WHAT IS NEEDED →
What is needed is an exact copy of the lines from the line containing "panel.data.materials.append(steel())" to the line containing "if empty is", both lines included, and nothing else.
— Start —
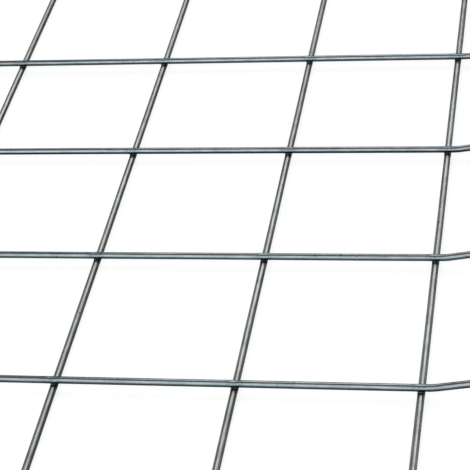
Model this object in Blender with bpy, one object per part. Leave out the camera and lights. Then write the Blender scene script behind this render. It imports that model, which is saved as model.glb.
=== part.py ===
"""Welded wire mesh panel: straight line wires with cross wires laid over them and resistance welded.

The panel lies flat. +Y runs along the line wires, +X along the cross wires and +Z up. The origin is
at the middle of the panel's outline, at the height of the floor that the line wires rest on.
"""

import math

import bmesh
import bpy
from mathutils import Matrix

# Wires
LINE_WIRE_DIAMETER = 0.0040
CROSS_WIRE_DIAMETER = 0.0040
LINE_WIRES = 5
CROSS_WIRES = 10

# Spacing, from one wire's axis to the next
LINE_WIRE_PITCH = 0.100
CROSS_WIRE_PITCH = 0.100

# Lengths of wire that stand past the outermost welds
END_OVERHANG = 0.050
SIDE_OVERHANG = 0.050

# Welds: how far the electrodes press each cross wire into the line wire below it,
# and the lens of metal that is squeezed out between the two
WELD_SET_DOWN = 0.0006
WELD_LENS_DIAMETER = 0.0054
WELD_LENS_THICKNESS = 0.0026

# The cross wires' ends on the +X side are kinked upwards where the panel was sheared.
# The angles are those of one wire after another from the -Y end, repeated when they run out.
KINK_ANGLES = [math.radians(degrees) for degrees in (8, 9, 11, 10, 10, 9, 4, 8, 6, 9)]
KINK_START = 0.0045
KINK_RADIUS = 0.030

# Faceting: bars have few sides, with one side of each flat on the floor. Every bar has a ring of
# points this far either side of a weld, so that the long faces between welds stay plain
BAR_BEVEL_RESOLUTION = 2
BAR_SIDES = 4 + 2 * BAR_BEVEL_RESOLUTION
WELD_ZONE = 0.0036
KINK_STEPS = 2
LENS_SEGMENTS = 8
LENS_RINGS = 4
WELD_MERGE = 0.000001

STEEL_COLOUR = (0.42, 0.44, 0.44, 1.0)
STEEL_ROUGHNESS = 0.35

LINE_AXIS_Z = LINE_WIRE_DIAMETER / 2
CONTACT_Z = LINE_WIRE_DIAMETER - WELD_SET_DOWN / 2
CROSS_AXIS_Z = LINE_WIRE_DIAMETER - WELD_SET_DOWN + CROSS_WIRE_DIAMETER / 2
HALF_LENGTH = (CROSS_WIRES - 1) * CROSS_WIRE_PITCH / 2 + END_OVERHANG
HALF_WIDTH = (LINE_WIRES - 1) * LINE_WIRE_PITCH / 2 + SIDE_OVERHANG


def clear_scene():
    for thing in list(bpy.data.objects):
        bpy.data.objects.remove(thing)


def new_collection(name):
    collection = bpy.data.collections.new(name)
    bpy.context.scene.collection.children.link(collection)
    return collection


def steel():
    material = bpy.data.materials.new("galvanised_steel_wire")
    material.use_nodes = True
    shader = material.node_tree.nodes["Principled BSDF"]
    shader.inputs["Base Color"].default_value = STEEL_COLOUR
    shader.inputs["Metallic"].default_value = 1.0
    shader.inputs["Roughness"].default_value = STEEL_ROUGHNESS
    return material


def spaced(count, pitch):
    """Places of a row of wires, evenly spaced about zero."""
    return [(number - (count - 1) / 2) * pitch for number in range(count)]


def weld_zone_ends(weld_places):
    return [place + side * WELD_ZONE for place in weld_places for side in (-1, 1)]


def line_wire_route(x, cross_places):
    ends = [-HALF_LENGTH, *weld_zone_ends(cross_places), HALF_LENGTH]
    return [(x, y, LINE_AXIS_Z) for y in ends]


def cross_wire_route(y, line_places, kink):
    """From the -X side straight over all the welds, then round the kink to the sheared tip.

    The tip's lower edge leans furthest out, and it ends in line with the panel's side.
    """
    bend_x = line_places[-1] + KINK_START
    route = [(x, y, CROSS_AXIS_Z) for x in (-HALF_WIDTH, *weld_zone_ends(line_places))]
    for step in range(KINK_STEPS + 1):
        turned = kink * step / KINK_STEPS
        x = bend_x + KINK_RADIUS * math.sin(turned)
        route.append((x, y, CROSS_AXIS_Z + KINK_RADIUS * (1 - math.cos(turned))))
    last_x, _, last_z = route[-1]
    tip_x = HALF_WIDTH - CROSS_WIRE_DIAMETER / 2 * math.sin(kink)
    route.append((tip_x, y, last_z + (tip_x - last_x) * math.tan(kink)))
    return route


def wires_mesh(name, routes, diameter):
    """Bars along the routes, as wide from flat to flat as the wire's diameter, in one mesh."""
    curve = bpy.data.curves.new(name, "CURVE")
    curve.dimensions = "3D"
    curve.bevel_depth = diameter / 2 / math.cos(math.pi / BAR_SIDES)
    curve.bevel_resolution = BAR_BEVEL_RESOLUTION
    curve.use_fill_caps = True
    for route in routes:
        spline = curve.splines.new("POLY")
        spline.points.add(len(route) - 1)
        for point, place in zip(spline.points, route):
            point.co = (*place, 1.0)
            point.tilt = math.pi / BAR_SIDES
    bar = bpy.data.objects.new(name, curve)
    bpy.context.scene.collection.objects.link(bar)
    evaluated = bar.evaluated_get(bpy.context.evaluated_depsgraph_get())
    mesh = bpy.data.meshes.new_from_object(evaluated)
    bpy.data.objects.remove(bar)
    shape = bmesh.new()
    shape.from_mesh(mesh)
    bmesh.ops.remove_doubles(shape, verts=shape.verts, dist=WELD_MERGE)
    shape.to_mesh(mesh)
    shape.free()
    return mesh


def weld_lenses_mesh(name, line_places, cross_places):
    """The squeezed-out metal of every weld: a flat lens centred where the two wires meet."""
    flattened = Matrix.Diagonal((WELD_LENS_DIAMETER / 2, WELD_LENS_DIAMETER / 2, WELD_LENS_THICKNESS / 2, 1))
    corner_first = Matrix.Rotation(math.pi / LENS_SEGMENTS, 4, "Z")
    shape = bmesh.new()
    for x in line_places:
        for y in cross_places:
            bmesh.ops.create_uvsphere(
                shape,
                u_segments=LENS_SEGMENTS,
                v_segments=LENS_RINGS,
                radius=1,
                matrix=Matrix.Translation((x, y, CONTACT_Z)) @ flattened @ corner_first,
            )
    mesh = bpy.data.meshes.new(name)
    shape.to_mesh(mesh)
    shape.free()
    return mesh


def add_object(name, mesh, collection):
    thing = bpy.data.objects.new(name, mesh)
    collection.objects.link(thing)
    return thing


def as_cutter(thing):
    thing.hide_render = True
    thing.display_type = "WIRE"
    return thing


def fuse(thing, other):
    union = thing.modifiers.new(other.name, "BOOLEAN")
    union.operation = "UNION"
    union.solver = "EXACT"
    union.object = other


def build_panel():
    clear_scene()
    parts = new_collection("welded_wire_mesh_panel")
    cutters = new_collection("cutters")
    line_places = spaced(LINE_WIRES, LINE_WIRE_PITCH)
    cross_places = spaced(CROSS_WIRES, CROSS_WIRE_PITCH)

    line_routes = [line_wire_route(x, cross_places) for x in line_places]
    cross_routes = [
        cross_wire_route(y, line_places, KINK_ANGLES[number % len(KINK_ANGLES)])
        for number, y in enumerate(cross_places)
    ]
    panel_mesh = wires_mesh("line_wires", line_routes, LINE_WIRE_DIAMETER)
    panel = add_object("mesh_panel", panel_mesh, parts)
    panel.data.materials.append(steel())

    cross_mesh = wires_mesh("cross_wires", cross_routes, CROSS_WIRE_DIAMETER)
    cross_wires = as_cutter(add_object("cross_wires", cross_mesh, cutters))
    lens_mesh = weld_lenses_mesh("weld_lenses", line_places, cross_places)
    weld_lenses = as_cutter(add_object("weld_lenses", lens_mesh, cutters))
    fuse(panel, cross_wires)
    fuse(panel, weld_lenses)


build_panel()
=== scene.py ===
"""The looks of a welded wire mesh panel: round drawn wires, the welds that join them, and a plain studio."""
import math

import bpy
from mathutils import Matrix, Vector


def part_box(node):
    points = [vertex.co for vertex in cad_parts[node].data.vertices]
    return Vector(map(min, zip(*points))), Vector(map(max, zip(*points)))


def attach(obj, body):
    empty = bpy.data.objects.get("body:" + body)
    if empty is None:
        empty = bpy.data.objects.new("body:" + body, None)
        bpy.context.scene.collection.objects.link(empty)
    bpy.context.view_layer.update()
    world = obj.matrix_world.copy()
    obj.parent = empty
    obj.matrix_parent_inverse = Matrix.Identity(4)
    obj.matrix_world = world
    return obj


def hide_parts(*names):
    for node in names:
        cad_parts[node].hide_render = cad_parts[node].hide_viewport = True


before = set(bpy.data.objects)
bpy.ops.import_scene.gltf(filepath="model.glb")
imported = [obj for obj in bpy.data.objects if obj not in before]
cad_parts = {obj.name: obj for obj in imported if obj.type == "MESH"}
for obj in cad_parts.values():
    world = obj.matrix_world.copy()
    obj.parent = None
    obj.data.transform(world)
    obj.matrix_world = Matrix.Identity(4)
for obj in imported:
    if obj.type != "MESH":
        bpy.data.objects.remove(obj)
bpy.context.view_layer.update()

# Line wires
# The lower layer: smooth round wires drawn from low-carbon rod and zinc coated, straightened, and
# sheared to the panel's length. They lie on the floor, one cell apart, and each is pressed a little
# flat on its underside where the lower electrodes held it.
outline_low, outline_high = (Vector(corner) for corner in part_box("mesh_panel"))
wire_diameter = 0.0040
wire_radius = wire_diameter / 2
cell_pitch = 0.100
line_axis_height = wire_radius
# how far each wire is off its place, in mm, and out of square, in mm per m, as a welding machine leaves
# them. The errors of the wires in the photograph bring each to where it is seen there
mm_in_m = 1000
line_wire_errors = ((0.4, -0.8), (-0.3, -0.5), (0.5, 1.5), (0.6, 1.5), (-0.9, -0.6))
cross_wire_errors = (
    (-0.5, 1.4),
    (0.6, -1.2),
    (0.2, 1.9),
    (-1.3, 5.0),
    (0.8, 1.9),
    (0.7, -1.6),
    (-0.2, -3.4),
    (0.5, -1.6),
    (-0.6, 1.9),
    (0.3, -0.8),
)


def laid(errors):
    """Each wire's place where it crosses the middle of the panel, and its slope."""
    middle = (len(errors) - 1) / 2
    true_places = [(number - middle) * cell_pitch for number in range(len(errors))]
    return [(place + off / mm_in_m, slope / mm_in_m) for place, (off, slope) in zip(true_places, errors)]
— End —
OUTPUT FOR THIS TASK →
    panel.data.materials.append(steel())

    cross_mesh = wires_mesh("cross_wires", cross_routes, CROSS_WIRE_DIAMETER)
    cross_wires = as_cutter(add_object("cross_wires", cross_mesh, cutters))
    lens_mesh = weld_lenses_mesh("weld_lenses", line_places, cross_places)
    weld_lenses = as_cutter(add_object("weld_lenses", lens_mesh, cutters))
    fuse(panel, cross_wires)
    fuse(panel, weld_lenses)


build_panel()
=== scene.py ===
"""The looks of a welded wire mesh panel: round drawn wires, the welds that join them, and a plain studio."""
import math

import bpy
from mathutils import Matrix, Vector


def part_box(node):
    points = [vertex.co for vertex in cad_parts[node].data.vertices]
    return Vector(map(min, zip(*points))), Vector(map(max, zip(*points)))


def attach(obj, body):
    empty = bpy.data.objects.get("body:" + body)
    if empty is None:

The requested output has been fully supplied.